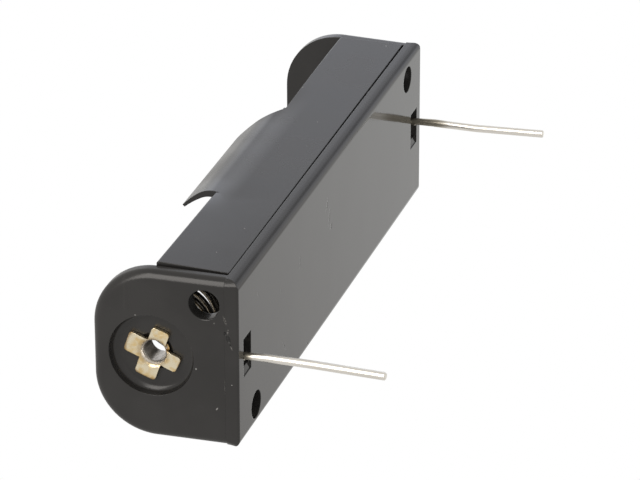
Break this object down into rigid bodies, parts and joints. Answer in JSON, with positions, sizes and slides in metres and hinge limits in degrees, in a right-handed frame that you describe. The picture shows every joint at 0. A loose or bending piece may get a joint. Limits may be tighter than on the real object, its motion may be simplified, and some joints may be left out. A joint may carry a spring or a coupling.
{
  "type": "board-mounted battery holder",
  "caption": "Open moulded holder for a cylindrical cell, with curled side clips, a coil spring, a contact plate and round solder pins.",
  "frame": {"origin": "centre of the underside, the face that lies on the circuit board", "axes": "+X along the cell towards the end with the coil spring, +Z from the board up into the holder, pins pointing along -Z"},
  "size_m": [0.0582, 0.0172, 0.0271],
  "materials": {
    "moulding": "glossy black, lightly scuffed",
    "brass_eyelet": "pale yellow metal, slightly dull",
    "tinned_wire": "bright tinned wire",
    "spring_wire": "bright plated wire",
    "contact_plate": "bright plated sheet"
  },
  "bodies": {
    "root": {"holder_body": "moulding", "negative_eyelet": "brass_eyelet", "positive_eyelet": "brass_eyelet", "negative_pin": "tinned_wire", "positive_pin": "tinned_wire", "negative_spring": "spring_wire", "positive_contact": "contact_plate"}
  },
  "joints": []
}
=-=-=
**WRITTEN PROBLEM**
Give back the whole listing exactly as it reads.

**TASK SOLUTION**
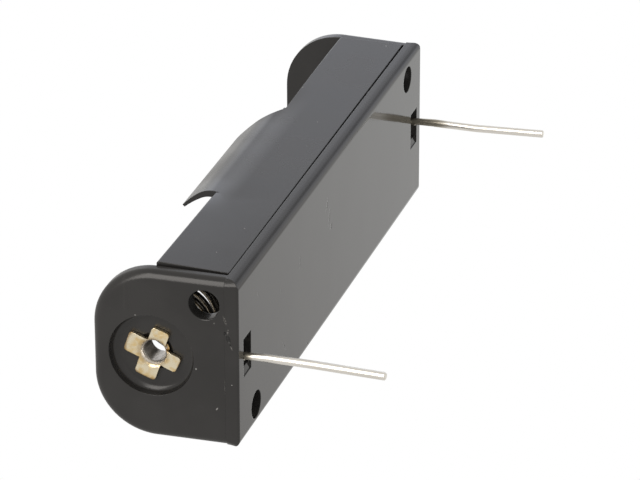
Break this object down into rigid bodies, parts and joints. Answer in JSON, with positions, sizes and slides in metres and hinge limits in degrees, in a right-handed frame that you describe. The picture shows every joint at 0. A loose or bending piece may get a joint. Limits may be tighter than on the real object, its motion may be simplified, and some joints may be left out. A joint may carry a spring or a coupling.
{
  "type": "board-mounted battery holder",
  "caption": "Open moulded holder for a cylindrical cell, with curled side clips, a coil spring, a contact plate and round solder pins.",
  "frame": {"origin": "centre of the underside, the face that lies on the circuit board", "axes": "+X along the cell towards the end with the coil spring, +Z from the board up into the holder, pins pointing along -Z"},
  "size_m": [0.0582, 0.0172, 0.0271],
  "materials": {
    "moulding": "glossy black, lightly scuffed",
    "brass_eyelet": "pale yellow metal, slightly dull",
    "tinned_wire": "bright tinned wire",
    "spring_wire": "bright plated wire",
    "contact_plate": "bright plated sheet"
  },
  "bodies": {
    "root": {"holder_body": "moulding", "negative_eyelet": "brass_eyelet", "positive_eyelet": "brass_eyelet", "negative_pin": "tinned_wire", "positive_pin": "tinned_wire", "negative_spring": "spring_wire", "positive_contact": "contact_plate"}
  },
  "joints": []
}